La floraison d’hommages, de témoignages positifs de tous bords qui accompagnent l’annonce de son décès suffit à prouver le rang et l’estime haut que lui portaient ses collaborateurs et adversaires. Car c'est de la bouche de ses opposants politiques que sortent les premiers hommages. Qui de mieux que principal adversaire du pouvoir que servait Alioune Badara Cissé pour le symboliser ? En saluant la mémoire d’un ‘’homme cultivé, racé, affable, généreux et d'un raffinement singulier’’, le leader du Pastef/Les patriotes témoigne que le défunt avocat ‘’s''était personnellement impliqué pour empêcher (s)a radiation injuste de la Fonction publique, en 2016. Par la suite, il s'était également beaucoup impliqué, lors des malheureux évènements de février-mars 2021, pour prévenir et éviter l'irréparable’’.

Au summum de ces émeutes, ABC, encore médiateur de la République, avait appelé le président Macky Sall à prendre la parole, à écouter la jeunesse sénégalaise et avait mis en garde contre une escalade de la violence.

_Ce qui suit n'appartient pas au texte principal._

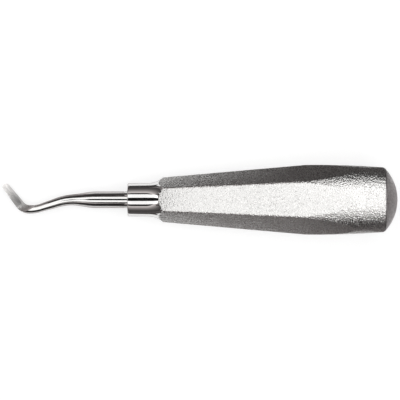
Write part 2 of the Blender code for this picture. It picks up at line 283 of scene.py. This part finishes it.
# The blank's profile runs from the rear bore over the barrel, flare and collar into the tang's bore
to_corner = 1 / math.cos(math.pi / FLAT_COUNT)
corner_slope = flat_slope * to_corner
cone_top = BARREL_CREST - BARREL_ARC_RADIUS * math.sin(math.atan(corner_slope))
cone_top_radius = barrel_radius(cone_top)
rear_radius = barrel_radius(HANDLE_LENGTH)
barrel_rear = HANDLE_LENGTH - REAR_EDGE * 1.6
flare_profile = [
    point for point in arc((COLLAR_RADIUS + FLARE_RADIUS, COLLAR_LENGTH), FLARE_RADIUS, 90, 180, FLARE_STEPS)
    if point[0] < cone_top_radius + (point[1] - cone_top) * corner_slope
]
blank_profile = [(0.0, HANDLE_LENGTH - REAR_BORE_DEPTH), (REAR_BORE_RADIUS, HANDLE_LENGTH - REAR_BORE_DEPTH)]
blank_profile += [(REAR_BORE_RADIUS, HANDLE_LENGTH)]
blank_profile += arc((rear_radius - REAR_EDGE, HANDLE_LENGTH - REAR_EDGE), REAR_EDGE, 90, 8, 4)
barrel_places = [barrel_rear + (cone_top - barrel_rear) * i / BARREL_STEPS for i in range(BARREL_STEPS + 1)]
blank_profile += [(barrel_radius(z), z) for z in barrel_places]
blank_profile += flare_profile
blank_profile += [(COLLAR_RADIUS, COLLAR_LENGTH * share) for share in (0.75, 0.5, 0.25)]
blank_profile += arc((COLLAR_RADIUS - COLLAR_EDGE, COLLAR_EDGE), COLLAR_EDGE, 0, -90, 5)
blank_profile += [(TANG_BORE_RADIUS, 0.0), (TANG_BORE_RADIUS, TANG_BORE_DEPTH), (0.0, TANG_BORE_DEPTH)]
bm = bmesh.new()
turn(bm, blank_profile, TURNING_STEPS)
for face in bm.faces:
    if face.calc_center_median().z < cone_top / 2:
        face.material_index = 1
blank = mesh_object(bm, "turned_blank", (blasted, polished))

front, rear = -MILLING_OVERRUN, HANDLE_LENGTH + MILLING_OVERRUN
bm = bmesh.new()
bmesh.ops.create_cone(
    bm, cap_ends=True, cap_tris=False, segments=FLAT_COUNT, depth=rear - front,
    radius1=(FLATS_AT_COLLAR / 2 + flat_slope * front) * to_corner,
    radius2=(FLATS_AT_COLLAR / 2 + flat_slope * rear) * to_corner,
)
bmesh.ops.translate(bm, verts=bm.verts, vec=(0, 0, (rear + front) / 2))
long_edges = [edge for edge in bm.edges if abs(edge.verts[0].co.z - edge.verts[1].co.z) > HANDLE_LENGTH / 2]
bmesh.ops.bevel(
    bm, geom=long_edges, offset=FLAT_EDGE_RADIUS * math.tan(math.pi / FLAT_COUNT), offset_type="OFFSET",
    segments=8, profile=0.5, affect="EDGES", material=-1,
)
flats = mesh_object(bm, "milled_flats", (blasted, polished))
body_mesh = machine(flats, blank, "INTERSECT", "handle")
lay_down(body_mesh, LARGEST_CURVED_FACE)
add_piece("handle", body_mesh, "handle_body")

# End cap
# A domed stainless cap, turned and satin finished. On the real one its spigot is pressed into the
# rear bore and welded, and the joint shows as a fine dark line round the handle.
DOME_RISE = 0.0050
CAP_GAP = 0.0003
CAP_EDGE = 0.00012
CAP_RIM_STEP = 0.00015
SPIGOT_RADIUS = 0.0104
SPIGOT_LENGTH = 0.0036
CAP_TURNING_STEPS = 192
CAP_TONES = (0.44, 0.427, 0.427), (0.90, 0.872, 0.872)
CAP_GRAIN_SCALE = 1900
CAP_GRAIN_DEPTH = 0.00040
cap_rim = rear_radius - CAP_RIM_STEP
cap_foot = HANDLE_LENGTH + CAP_GAP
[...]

Pouvoir, opposition et société civile, il avait l’admiration de tous  

La disparition de celui que l’opposant a connu par l'entremise de l’administrateur général de sa formation politique, dont il était l'ami de plus de 25 ans, est une grande perte pour le Sénégal. Birame Soulèye Diop prend lui-même sa plume pour saluer la mémoire de cette ‘’voix grave qui ne résonnera plus ici-bas’’. Celle d’un ‘’homme juste, respectueux, conciliant’’, ‘’digne, serviable, affable, pieux’’ : celle d’un ‘’patriote’’.

La reconnaissance vient également de son bord politique et de l’Alliance pour la République (APR), parti dont il est membre-fondateur aux côtés du président de la République Macky Sall. Le chef de l’Etat, dans un message sur les réseaux sociaux, s'est dit ‘’très peiné d’apprendre le décès de Me Alioune Badara Cissé, membre-fondateur de l’APR, ancien Ministre des Affaires étrangères et ancien Médiateur de la République. Je rends hommage à un homme de conviction et un brave compagnon. Qu’Allah l’accueille en son paradis’’.

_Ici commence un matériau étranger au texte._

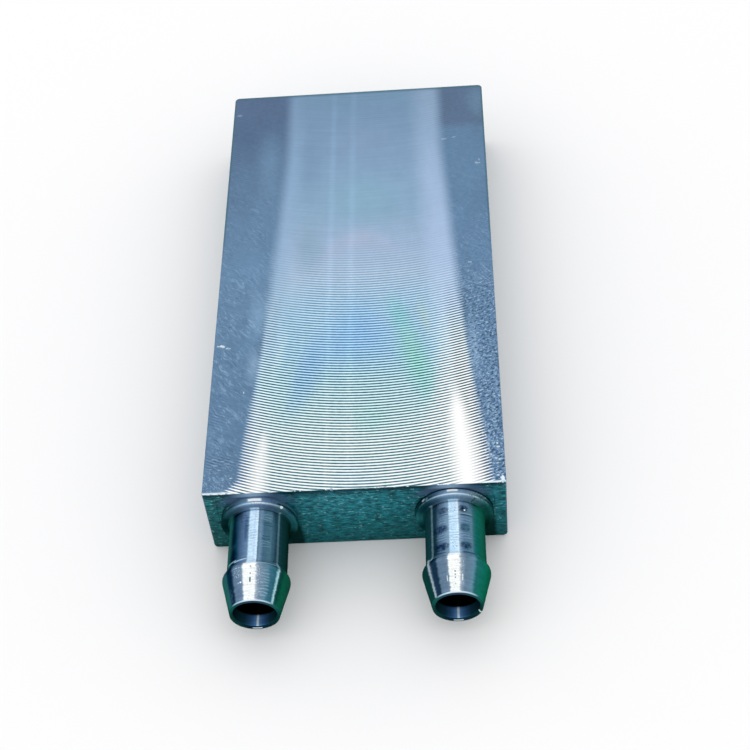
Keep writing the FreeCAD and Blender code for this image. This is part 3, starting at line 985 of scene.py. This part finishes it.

Le porte-parole national adjoint de l’APR, Abdou Mbow, retient, quant à lui, les traces d’un ‘’homme d’une dimension humaine exceptionnelle’’ engagé au service du peuple sénégalais.

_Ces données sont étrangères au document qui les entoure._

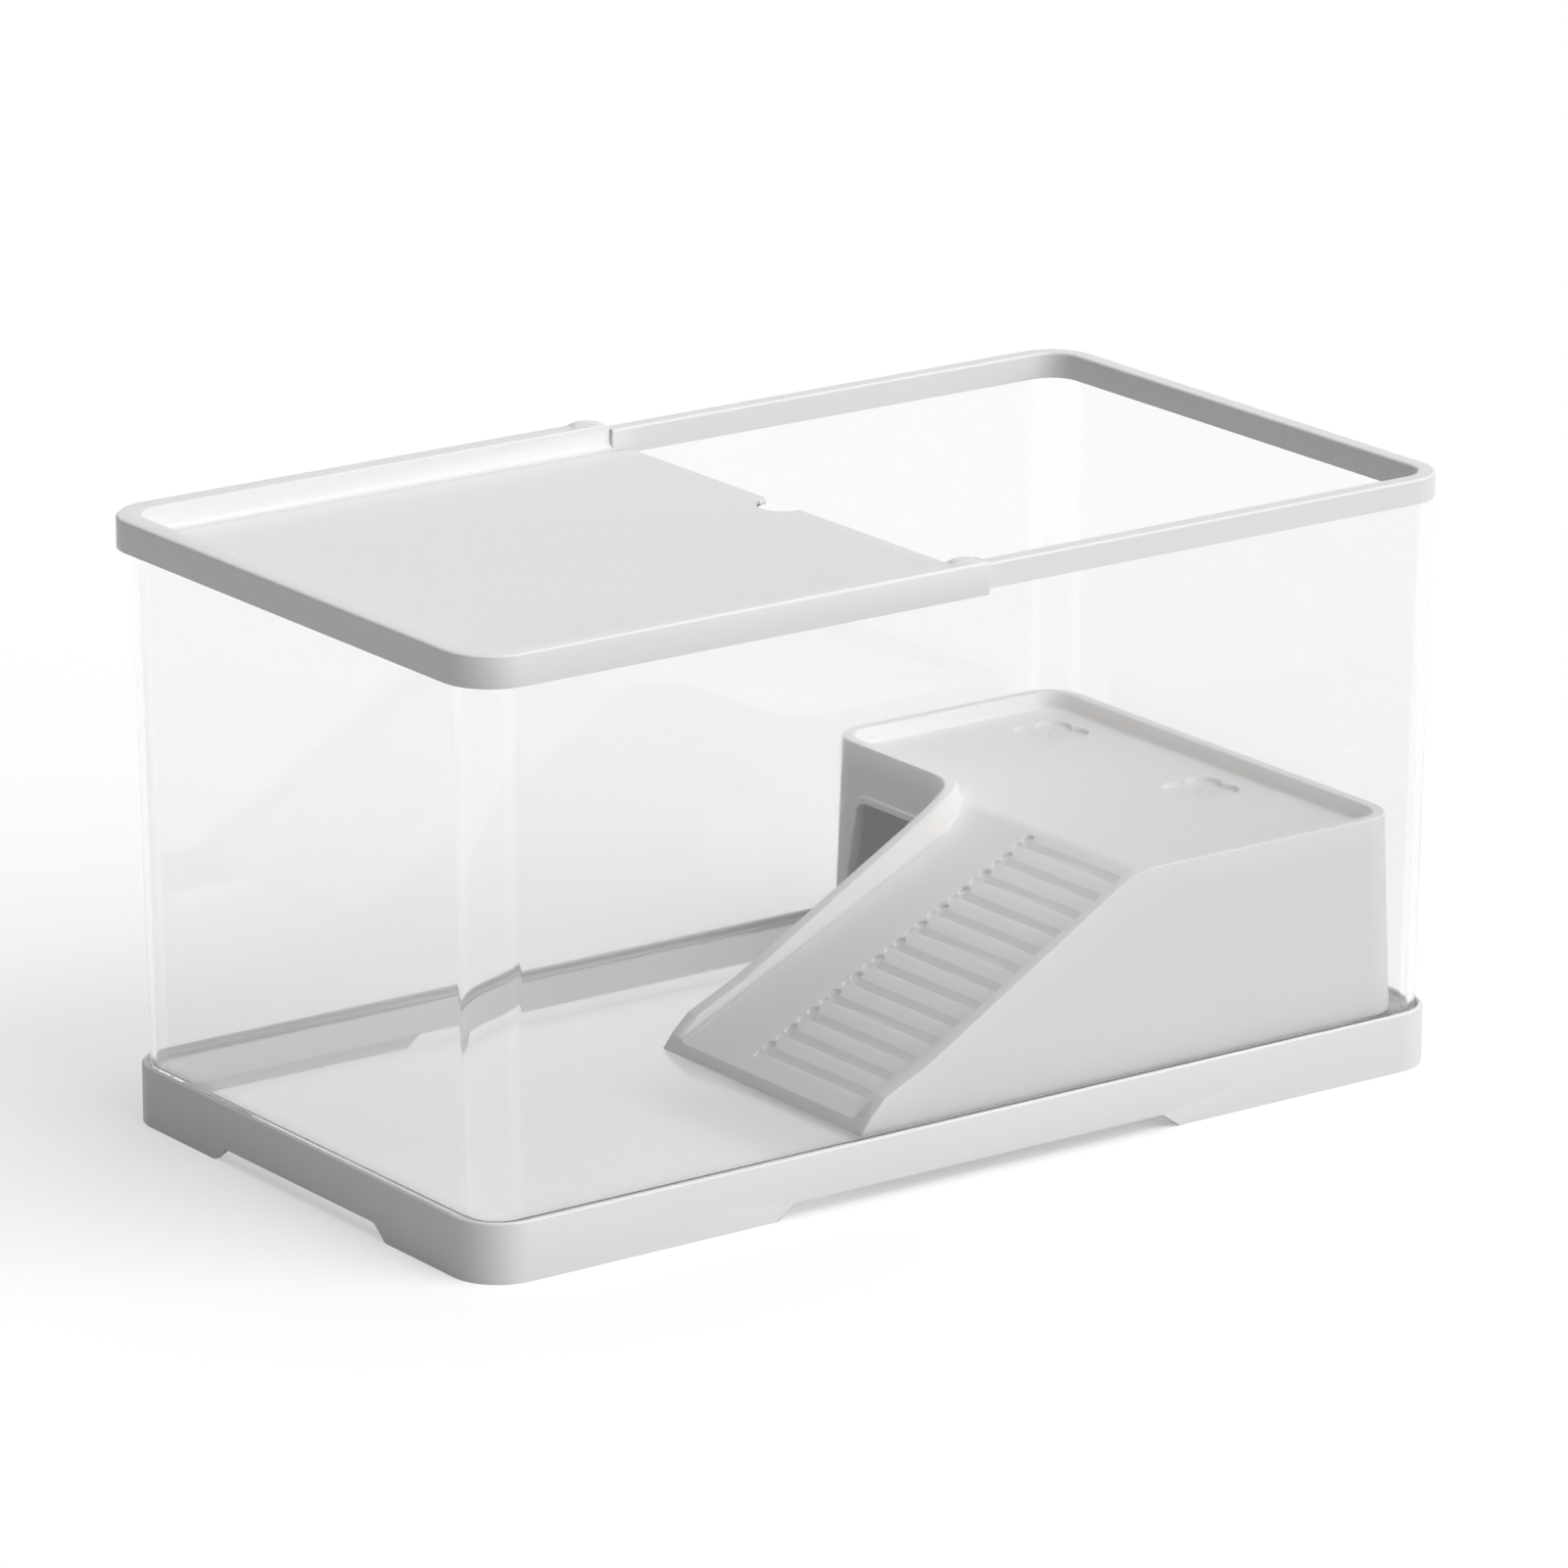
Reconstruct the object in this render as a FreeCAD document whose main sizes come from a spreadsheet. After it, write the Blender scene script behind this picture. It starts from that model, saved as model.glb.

Que dire alors de l’hommage d’une figure de la société civile reconnue dans toutes les luttes citoyennes ? Pour Guy Marius Sagna, ‘’si le déluge de témoignages sur ABC a montré quelque chose, c’est que la grande majorité des Sénégalais qui ont connu ABC est assoiffée de gens comme ABC, dans ce Sénégal qui a aussi fécondé ABC’’. De l’œuvre du disparu, il partage ceci : ‘’La lettre qui, pour moi, résume ce que les Sénégalais garderont le plus de ABC ne se trouve ni dans son ‘A’, ni dans son ‘B’, ni dans son ‘C’. Mais dans un “I” que nous avons tous vu en permanence dans la vie de ABC jusqu’à son dernier souffle. Droit comme un ‘i’. ‘I’ comme ‘intransigeant’’’.  

Un Sénégalais au pays des Highlanders

Si Alioune Badara Cissé suscite autant d’admiration, c’est parce qu’il est ce qu’on appelle une tête bien faite. Celles dont un futur président de la République se réjouit d’avoir à ses côtés. Lors de cette rencontre de 1988 qu’évoquait le journal ‘’EnQuête’’, dans un portrait d’ABC, durant laquelle Me Abdoulaye Wade, opposant, s’enthousiasmait de sa nouvelle recrue : ‘’La première fois, quand il est venu pour me faire part de sa volonté de s’engager à nos côtés, je lui ai demandé son itinéraire. Il m’a dit : ‘’J’arrive de l’Ecosse où j’étais professeur d’anglais.’’ Je lui ai répondu : ‘’Sénégalais yi vraiment ño bari mën mën’’, écrit le journal. Pour compléter, c’est après une Licence en langues étrangères appliquées de l’université de Saint-Etienne, en France, obtenue en 1981, qu’il a séjourné en Ecosse où il a enseigné l’anglais, l’espagnol et le français au Beath High School jusqu’en 1983.

Cela n’est qu’une infime part de tous les espaces intellectuels qu’il a explorés. Ce natif de Saint-Louis, un 16 février 1958, obtient son Bac 20 ans plus tard, après avoir fréquenté le lycée Seydou Nourou Tall de Dakar. Grand amateur de langues, il s’inscrit en Langues étrangères appliquées (anglais et espagnol) et décroche un Deug à l’université Cheikh Anta Diop de Dakar. Avec une Licence dans la même discipline obtenue à Saint-Etienne, il met ses connaissances en pratique au pays des Highlanders.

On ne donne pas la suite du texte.